The shortcomings of the police have not been all bad news for business, though. Fear feeds a booming $2 billion trade in bodyguards, alarm systems, bulletproof cars and countless other ways for the wealthy to safeguard themselves. Leading the business is Grupo Multisistemas de Seguridad Industrial, which began in 1983 with one security guard watching out for cake pilferers in a bakery. It now has 7,000 employees, including armed former soldiers, special forces trained in martial arts, fleets of armored Mercedes cars and a control room that can monitor conversations inside the company's vehicles anywhere in Mexico. "We take complete responsibility for our clients' security. And we never mess up," says vice president Rafael Giménez, boasting a client list that includes top foreign diplomats, Hollywood stars and presidential candidates.

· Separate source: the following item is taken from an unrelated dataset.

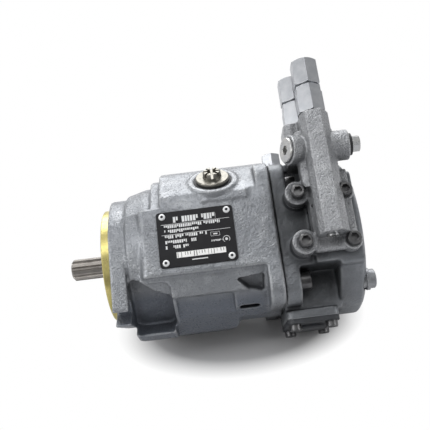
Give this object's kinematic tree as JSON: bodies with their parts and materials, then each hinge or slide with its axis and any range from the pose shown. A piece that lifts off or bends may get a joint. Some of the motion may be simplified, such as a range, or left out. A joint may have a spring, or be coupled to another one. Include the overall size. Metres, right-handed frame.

That kind of security doesn't come cheap. A gun-toting bodyguard costs $3,000 per month, while you will need $30,000 to $50,000 to make your car bulletproof--in a country where the minimum wage is $5 a day.

Many in the middle class complain that they are the biggest victims, earning enough to be robbed but not enough to buy protection. Auto-repair-shop owner Pedro Mijares knows of a fellow mechanic who was recently kidnapped and killed over a ransom. Mijares said this insecurity is the main reason he plans to move his family to California later this year. "You work hard all your life. And then these rats can come and take it away from you," Mijares says, waving his hand at his workshop full of cars. "I'm getting out of here while I'm ahead."

Too bad. He's the kind of entrepreneur that Mexico City can ill afford to lose.